The aggression has become part of life for people who live near the contact line, such as the residents of Tartar. Nofal Aliyev was first wounded in 2000. As the fighting continued, the government built a wall around his home, which is located only 200 meters (650 feet) from the contact line. That didn't prevent his son from being wounded in 2014, and it didn't help his wife and granddaughter Zehra just one year later. Zehra, now 5, survived a wound to her head.
The international community began a new push for a lasting solution after April's fighting. German Foreign Minister Frank-Walter Steinmeier recently visited both Baku and the Armenian capital, Yervan, as chair of Organization for Security and Co-operation in Europe. The Social Democrat was welcomed enthusiastically in Yerevan, especially with the visit taking place shortly after the Bundestag recognized the 1915 Ottoman atrocities against ethnic Armenians as genocide.
"The current status quo is not sustainable," Steinmeier said on his trip. Azeri officials agree with this and are optimistic that Germany's mediation could help bring the sides another step closer to a peace deal. The most active negotiator, however, has been Russia. Foreign Minister Sergey Lavrov is expected to visit Baku this week. There is also a possibility for a meeting in France in the coming weeks.

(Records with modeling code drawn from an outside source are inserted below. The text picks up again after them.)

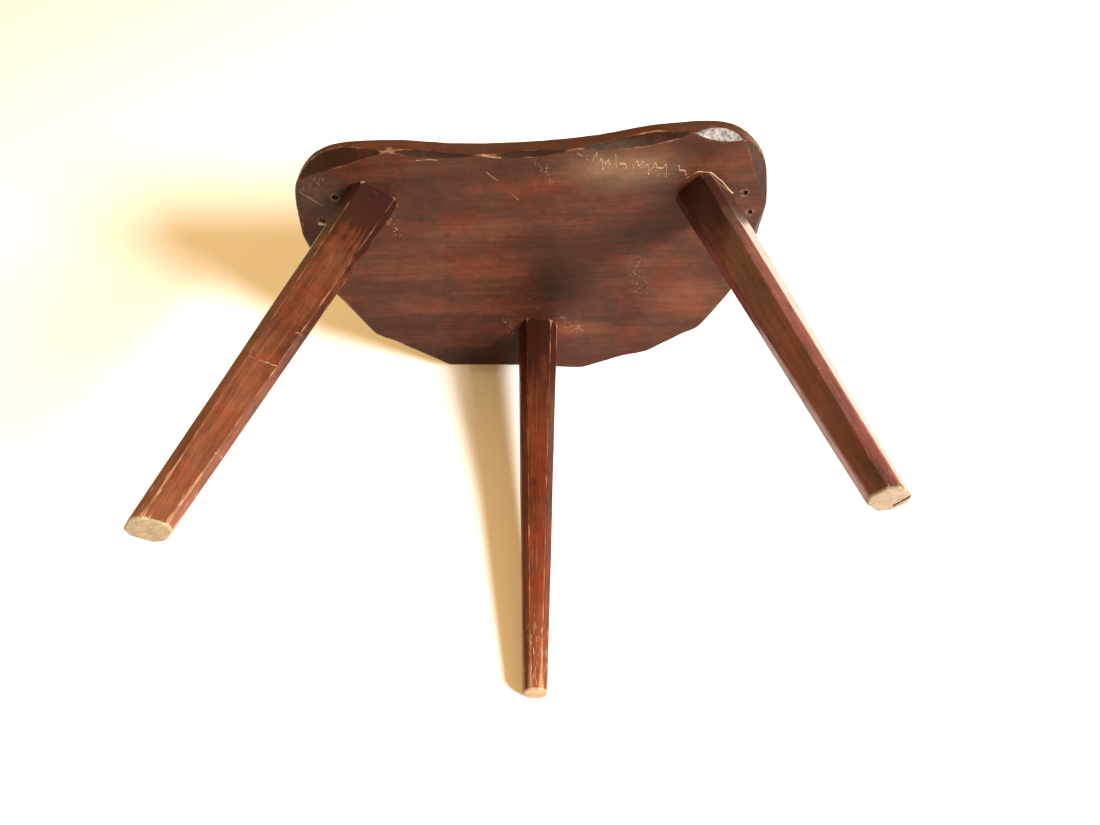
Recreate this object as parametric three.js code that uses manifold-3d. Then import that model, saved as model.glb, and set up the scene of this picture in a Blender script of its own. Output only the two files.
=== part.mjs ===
// Three leg stool: a plank seat with three shaved octagonal legs, each held by a wedged through tenon.
// Millimetres, +Z up, standing on its feet. The nearly straight rear edge faces -Y, the rounded front +Y.
import * as THREE from 'three';
import { mergeVertices } from 'three/addons/utils/BufferGeometryUtils.js';
import Module from 'manifold-3d';

// Driving dimensions
const SEAT_HALF_WIDTH = 179;
const SEAT_THICKNESS = 18;
const SEAT_HEIGHT = 321;
const UNDERSIDE_Z = SEAT_HEIGHT - SEAT_THICKNESS;
const TOP_ARRIS = 3.5;
const TOP_ARRIS_SEGMENTS = 3;
const OUTLINE_STEPS = 156;
const SLAB_SIZE = 1000;
const GAP = 0.3;
const MERGE_DISTANCE = 1e-4;

// Joints
const TENON_RADIUS = 12;
const TENON_SEGMENTS = 40;
const TENON_ROOT = 20;
const TENON_OVERRUN = 18;
const WEDGE_DEPTH = 13;
const WEDGE_BLANK_LENGTH = 48;
const WEDGE_TOP_THICKNESS = 3.2;
const WEDGE_TIP_THICKNESS = 0.8;
const KERF_EXTRA_DEPTH = 1.5;
const KERF_OVERRUN = 5;

// Legs run on past both ends before they are trimmed level
const LEG_OVERRUN = 30;

// Gouged facets on the underside arris
const FACET_TILT = Math.PI / 4;
const FACET_CUTTER_WIDTH = 40;
const FACET_CUTTER_SEGMENTS = 160;

// Peg holes on the underside
const PEG_HOLE_RADIUS = 2.2;
const PEG_HOLE_DEPTH = 3;

// Half of the seat's plan, from the middle of the rear edge round the right lobe to the middle of the front
const HALF_OUTLINE = [
  [0, -115],
  [50, -117],
  [100, -123],
  [149, -119.5],
  [173, -96.5],
  [SEAT_HALF_WIDTH, -58],
  [176, -17.5],
  [165, 19],
  [147, 55],
  [121, 83],
  [85.5, 101],
  [43, 111],
  [0, 113.5],
];

// Where each leg's axis meets the underside and the floor, its turn about the axis, and at both ends the
// width across its four broad faces and across the four narrower faces that cut the corners
const LEGS = [
  { side: 'left', joint: [-121.5, -78.5], foot: [-181.5, -114], turn: 0.672,
    broad: { top: 34.6, bottom: 20.1 }, narrow: { top: 42.6, bottom: 22.1 } },
  { side: 'right', joint: [130, -69.7], foot: [172, -113], turn: 0.796,
    broad: { top: 32.7, bottom: 18.5 }, narrow: { top: 39.1, bottom: 19.7 } },
  { side: 'front', joint: [-3.7, 64], foot: [-10.4, 115], turn: 0.139,
    broad: { top: 32.8, bottom: 17 }, narrow: { top: 38, bottom: 17.4 } },
];

// Cusps between the gouged facets, anticlockwise from the rear left, each with the dip of the facet after it
const CUSPS = [
  { at: [-99, -123], dip: 3.2 },
  { at: [-29, -116], dip: 3.2 },
  { at: [35, -116], dip: 3.8 },
  { at: [119, -123], dip: 2.2 },
  { at: [156, -115], dip: 0.3 },
  { at: [178.5, -60], dip: 1.8 },
  { at: [166.5, 17], dip: 0.3 },
  { at: [136.5, 69.5], dip: 0.1 },
  { at: [130, 71.2], dip: 0.1 },
  { at: [119, 77.3], dip: 0.2 },
  { at: [93, 94], dip: 0.3 },
  { at: [57, 103.7], dip: 0.2 },
  { at: [45, 110.4], dip: 0.1 },
  { at: [35.5, 111.6], dip: 0.9 },
  { at: [-87, 98.7], dip: 0.4 },
  { at: [-136.5, 61.6], dip: 0.1 },
  { at: [-143.5, 58.8], dip: 0.3 },
  { at: [-172, -2], dip: 1.6 },
  { at: [-179, -56], dip: 1.0 },
  { at: [-168, -105], dip: 0.8 },
];

const PEG_HOLE_SEGMENTS = 16;
const PEG_HOLES = [[-145, -87], [-160, -67], [161, -71], [167, -53]];

const wasm = await Module();
wasm.setup();

function solid(geometry) {
  const bare = geometry.index ? geometry.toNonIndexed() : geometry.clone();
  bare.deleteAttribute('normal');
  bare.deleteAttribute('uv');
  const merged = mergeVertices(bare, MERGE_DISTANCE);
  return new wasm.Manifold(new wasm.Mesh({
    numProp: 3,
    vertProperties: new Float32Array(merged.attributes.position.array),
    triVerts: new Uint32Array(merged.index.array),
  }));
}

function toGeometry(manifold) {
  const mesh = manifold.getMesh();
  const geometry = new THREE.BufferGeometry();
  geometry.setAttribute('position', new THREE.BufferAttribute(new Float32Array(mesh.vertProperties), 3));
  geometry.setIndex(new THREE.BufferAttribute(new Uint32Array(mesh.triVerts), 1));
  return geometry;
}

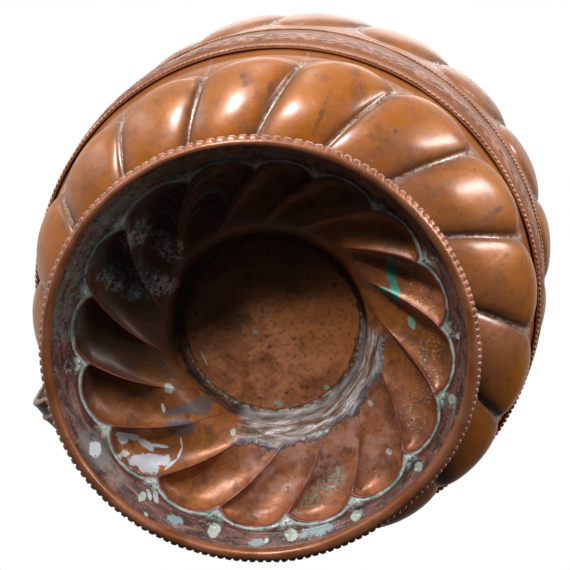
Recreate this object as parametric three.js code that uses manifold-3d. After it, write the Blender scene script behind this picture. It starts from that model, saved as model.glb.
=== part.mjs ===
// A raised copper jug: a bell foot with sixteen slanting lobes, a lobed body with a plain belly band,
// a cylindrical neck with a pouring lip, and a ribbed strap handle held by rivets.
// Millimetres, +Z up. The handle lies towards -X and the pouring lip towards +X. Every piece is made
// about the jug's axis, and the finished jug is moved until the origin is under its middle.

import * as THREE from 'three';
import { mergeVertices } from 'three/addons/utils/BufferGeometryUtils.js';
import Module from 'manifold-3d';

const wasm = await Module();
wasm.setup();

// Driving dimensions, shared
const sheet = 1.4; // thickness of the raised copper sheet
const seat = 0.3; // clearance between pieces that are soldered, lapped or riveted together
const columnsPerLobe = 4; // facets across one lobe

// Foot
const hoopOuterRadius = 100;
const hoopWidth = 4.8; // across the rim of the foot, from inside to outside
const hoopHeight = 6.6;
const hoopWorn = 1.6; // half width of the flat ring that the jug stands on
const footHeight = 50.6; // standing plane to the underside of the body
const waistRadius = 46.8; // outside of the foot's waist
const footBorder = 5.7; // plain border between the foot's lobes and the hoop
const footBorderRise = 5.9; // how far the border rises from the hoop to the lobes
const footLobes = 16;
const footSwell = 5; // how far a foot lobe stands out of its creases
const footSlant = 28; // degrees that a foot lobe turns between its two ends
const footPhase = 11.3; // degrees, the first crease at the lobes' outer ends

// Body
const bellyRadius = 123.8; // middle of the belly band
const bandBulge = 1.4; // how far the band's middle stands out of its edges
const lowerBowlHeight = 49.9; // body's underside to the band
const bandHeight = 47;
const lowerLobes = 16;
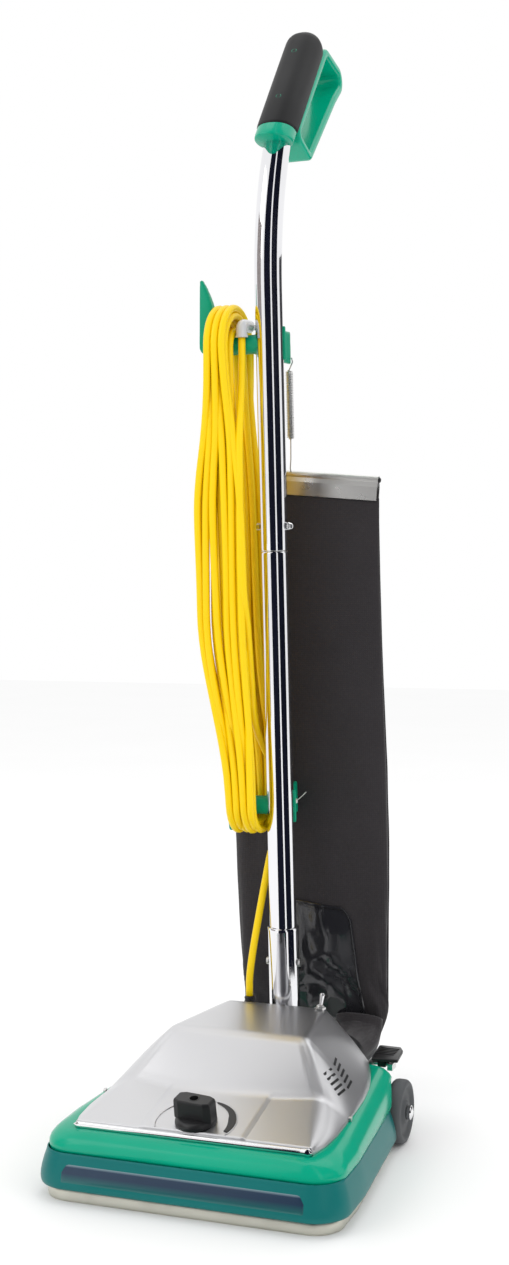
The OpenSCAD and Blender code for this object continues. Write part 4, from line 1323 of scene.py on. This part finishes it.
def make_clip():
    """Folded aluminium channel with a rolled top bead and end rivets."""
    half = 6.0
    profile = [(-half, -8)] + [(-half, 8)] + arc(0, 16, 4.6, 215, -35, 14) + [(half, 8), (half, -8),
        (half - 1.2, -8.4),
        (half - 1.4, 6), (1.2, 10), (-1.2, 10), (-half + 1.4, 6), (-half + 1.2, -8.4)]
    x0, x1 = -BAG_W / 2, BAG_W / 2
    rings = [[CLIP @ (Vector((x, y, z)) * MM) for y, z in profile] for x in (x0, x0 + 1, x1 - 1, x1)]
    points, faces = rings_mesh(rings)
    clip = mesh_piece("clip_channel", points, faces, "handle", M["clip"], ("bag_clip",),
        smooth=False)
    for side, x in ((-1, x0), (1, x1)):
        plug = [(0.01, side * 2.6), (2.0, side * 2.3), (3.2, side * 1.2), (3.4, 0), (3.4, -side * 2)]
        place = CLIP @ Matrix.Translation(Vector((x, 0, 16)) * MM)
        points, faces = lathe(plug, place, 24, "X")
        mesh_piece("clip_end_%s" % ("r" if side > 0 else "l"), points, faces, "handle", M["black"])
    return clip


def make_spring():
    low, high, r, wire = CLIP_Z + 57, CLIP_Z + 139, 3.9, 0.75
    turns = 44
    y = BAG_BACK - 5
    path = [Vector((1, y - 1.5, CLIP_Z + 19)), Vector((1, y - 4, CLIP_Z + 23)),
        Vector((1, y - 1, CLIP_Z + 34)),
        Vector((1, y, CLIP_Z + 53))]
    steps = turns * 12
    for i in range(steps + 1):
        a = 2 * math.pi * turns * i / steps
        grow = min(1, i / 14, (steps - i) / 14)
        path.append(Vector((1 + r * grow * math.cos(a), y + r * grow * math.sin(a),
            low + (high - low) * i / steps)))
    path += [Vector((3, y, CLIP_Z + 143)), Vector((5.4, y, CLIP_Z + 148)), Vector((4.6, y, CLIP_Z + 152.5)),
        Vector((0, y, CLIP_Z + 154)), Vector((-4.5, y, CLIP_Z + 152))]
    points, faces = rings_mesh(tube_rings([HANDLE @ (p * MM) for p in path], wire * MM, 8))
    mesh_piece("spring_coil", points, faces, "handle", M["zinc"], ("bag_spring",))


def make_patch(bag):
    """Glossy vinyl window sewn on the lower part of the bag's front, with a zigzag seam."""
    cols, rows = 30, 40
    surface = BVHTree.FromPolygons([v.co for v in bag.data.vertices],
        [tuple(f.vertices) for f in bag.data.polygons])
    inward = (HANDLE.to_3x3() @ Vector((0, 1, 0))).normalized()
    z_low, z_high = 26, 178

    def spot(u, v, out):
        """Point of the patch at shares of its width and height; the top falls to a clipped corner on the right."""
        left = -22 + 2 * v
        right = 80 - 14 * v - 10 * max(0, (v - 0.86) / 0.14) ** 2
        x = left + (right - left) * u
        z = z_low + (z_high - 8 * u - z_low) * v
        ripple = noise.noise(Vector((u * 3.2, v * 4.5, 1.7))) * 1.6 + noise.noise(Vector((u * 9, v * 5,
            4.1))) * 0.6
        p = surface.ray_cast(HANDLE @ (Vector((x, -60, z)) * MM), inward)[0]
        return p - inward * (out + 0.5 + max(0, ripple)) * MM

    points = [spot(i / cols, j / rows, 1.4) for j in range(rows + 1) for i in range(cols + 1)]
    faces = []
    for j in range(rows):
        for i in range(cols):
            a = j * (cols + 1) + i
            faces.append((a, a + 1, a + cols + 2, a + cols + 1))
    patch = mesh_piece("patch_film", points, faces, "handle", M["vinyl"], ride=False)
    thicken(patch, 0.5)
    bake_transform(patch)
    border = [(0.03, 0.02 + 0.96 * i / 40) for i in range(40)] + [(0.03 + 0.94 * i / 30,
        0.975) for i in range(30)]
    border += [(0.97, 0.975 - 0.955 * i / 41) for i in range(41)]
    zigzag = []
    for i, (u, v) in enumerate(border):
        across = 0.011 * (1 if i % 2 else -1)
        along_top = 40 <= i < 70
        zigzag.append(spot(u + (0 if along_top else across), v + (across * 0.7 if along_top else 0), 2.6))
    points, faces = rings_mesh(tube_rings(zigzag, 0.35 * MM, 6))
    seam = mesh_piece("patch_stitches", points, faces, "handle", M["thread"], ride=False)
    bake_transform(seam)


def make_neck():
    """Gathered cloth neck from the bag's foot to the collar behind the hood."""
    path = spline([at(76, 296, 88), at(76, 306, 88), at(76, 330, 87), at(76, 356, 90), at(74, 378, 98),
        at(72, 388, 112)], 8)
    rings = []
    count = 40
    for i, p in enumerate(path):
        s = i / (len(path) - 1)
        t = (path[min(i + 1, len(path) - 1)] - path[max(i - 1, 0)]).normalized()
        side = Vector((1, 0, 0))
        up = side.cross(t).normalized()
        ring = []
        for k in range(count):
            a = 2 * math.pi * k / count
            pleat = 1 + 0.06 * math.sin(9 * a) * math.sin(math.pi * s)
            rx = (22 + 6 * s) * pleat
            ry = (22 - 8 * s) * pleat
            ring.append(p + (side * math.cos(a) * rx + up * math.sin(a) * ry) * MM)
        rings.append(ring)
    points, faces = rings_mesh(rings, close_ends=False)
    neck = mesh_piece("bag_neck_cloth", points, faces, "handle", M["cloth"], ("bag_neck",),
        ride=False)
    thicken(neck, 1.2)
    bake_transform(neck)


def make_plug():
    """Right-angle plug that lies over the upper hook's arm."""
    place = HANDLE @ Matrix.Translation(Vector((-28.4, -14.5, HOOK_UP + 20.2)) * MM)
    path = [Vector((0, 0, z)) for z in (-13, -12, -9, -6)]
    path += [Vector((0, 7 - 7 * math.cos(math.radians(a)),
        -6 + 7 * math.sin(math.radians(a)))) for a in range(15, 91, 15)]
    path += [Vector((0, y, 1)) for y in (10, 15, 20, 24, 26)]

    def radius(s):
        collar = 1.2 if s < 0.12 else 0.0
        return (6.2 + collar + 1.6 * s - (1.0 if s > 0.97 else 0)) * MM
    points, faces = rings_mesh(tube_rings([place @ (p * MM) for p in path], radius, 32))
    return mesh_piece("plug_shell", points, faces, "handle", M["plug"], ("plug_body",))


# ---------- surroundings ----------

def curved_card(name, first, last, low, high, colour, near=2.6):
    """Card bent round the object, which only reflections see; angles are to the right of the camera."""
    points = []
    steps = 12
    for i in range(steps + 1):
        a = math.radians(19.95 + first + (last - first) * i / steps)
        for z, r in ((low, near), (high, 2.6)):
            points.append((r * math.sin(a), 0.2 - r * math.cos(a), z))
    mesh = bpy.data.meshes.new(name)
    mesh.from_pydata(points, [], [(2 * i, 2 * i + 2, 2 * i + 3, 2 * i + 1) for i in range(steps)])
    card = bpy.data.objects.new(name, mesh)
    bpy.context.scene.collection.objects.link(card)
    g = Graph(name)
    g.link(g.mix(g.noise(2, 2), shade(colour, 0.9), shade(colour, 1.1)), g.shader.inputs["Base Color"])
    g.set(Roughness=1.0, Specular_IOR_Level=0.0)
    mesh.materials.append(g.material)
    card.visible_camera = False
    card.visible_shadow = False
    card.visible_diffuse = False


def make_studio():
    """White room with a pale floor, soft lamps and dark cards that give the metal its dark bands."""
    floor = bpy.data.meshes.new("floor")
    floor.from_pydata([(-9, -9, -0.0005), (9, -9, -0.0005), (9, 9, -0.0005), (-9, 9, -0.0005)], [],
        [(0, 1, 2, 3)])
    ground = bpy.data.objects.new("floor", floor)
    bpy.context.scene.collection.objects.link(ground)
    g = Graph("floor_paint")
    g.link(g.mix(g.noise(2, 2), (0.95, 0.95, 0.95), (0.97, 0.97, 0.97)), g.shader.inputs["Base Color"])
    g.set(Roughness=0.8, Specular_IOR_Level=0.0)
    floor.materials.append(g.material)
    for name, first, last, low, high, colour in (
            ("card_dark_right", 24, 74, 0.004, 2.6, (0.006, 0.007, 0.014)),
            ("card_dark_middle", -34, 13, 0.004, 2.6, (0.008, 0.009, 0.018)),
            ("card_grey_left", -100, -60, 0.0, 2.2, (0.3, 0.27, 0.26)),
            ("card_dark_side", 100, 150, 0.0, 1.6, (0.05, 0.05, 0.055))):
        curved_card(name, first, last, low, high, colour)
        if low > 0:
            curved_card(name + "_low", first, last, 0.004, 0.004, colour, 0.5)
            curved_card(name + "_high", first, last, 2.6, 2.6, colour, 0.02)
    bpy.context.scene.view_settings.view_transform = "Standard"
    world = bpy.data.worlds.new("studio")
    world.use_nodes = True
    world.node_tree.nodes["Background"].inputs["Color"].default_value = (1, 1, 1, 1)
    world.node_tree.nodes["Background"].inputs["Strength"].default_value = 1.0
    bpy.context.scene.world = world
    for name, place, aim, size, power in (
            ("key", (-2.2, -1.9, 2.6), (0, 0, 0.5), 1.8, 14),
            ("fill", (2.6, -1.2, 1.6), (0, 0, 0.5), 1.6, 6),
            ("top", (0.3, 0.8, 3.2), (0, 0, 0.3), 2.2, 12)):
        lamp = bpy.data.objects.new(name, bpy.data.lights.new(name, "AREA"))
        lamp.data.shape = "SQUARE"
        lamp.data.size = size
        lamp.data.energy = power
        lamp.location = place
        lamp.rotation_mode = "QUATERNION"
        lamp.rotation_quaternion = (Vector(aim) - Vector(place)).to_track_quat("-Z", "Y")
        bpy.context.scene.collection.objects.link(lamp)


make_camera()
make_plug()
make_cord()
finish_cad_nodes()
make_housing()
make_bumper()
make_vents(make_hood())
make_knob()
for wheel_side in (-1, 1):
    make_wheel(wheel_side)
    make_front_wheel(wheel_side)
make_pedal()
make_switch()
make_gland()
make_tubes()
make_hook("hook_upper", HOOK_UP, 83, 79, 70, "upper_cord_hook")
make_hook("hook_lower", HOOK_LOW, 64, -32, 59, "lower_cord_hook")
make_cable_tie()
make_grip()
BAG = make_bag()
make_patch(BAG)
make_neck()
make_clip()
make_spring()
make_studio()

Finding common ground, however, will remain difficult. Azeri officials have called for the immediate de-occupation of the territories surrounding Nagorno-Karabakh - land recognized by the United Nations as belonging to Azerbaijan - as a first step. Armenia is intent on keeping these territories and would consider withdrawal a defeat. Security is the main concern for residents of towns on the front line, towns like Tartar. Despite the lack of that, despite continuous tension and uncertainty, life goes on in Tartar as shepherds lead their flocks of sheep over bumpy roads toward green fields.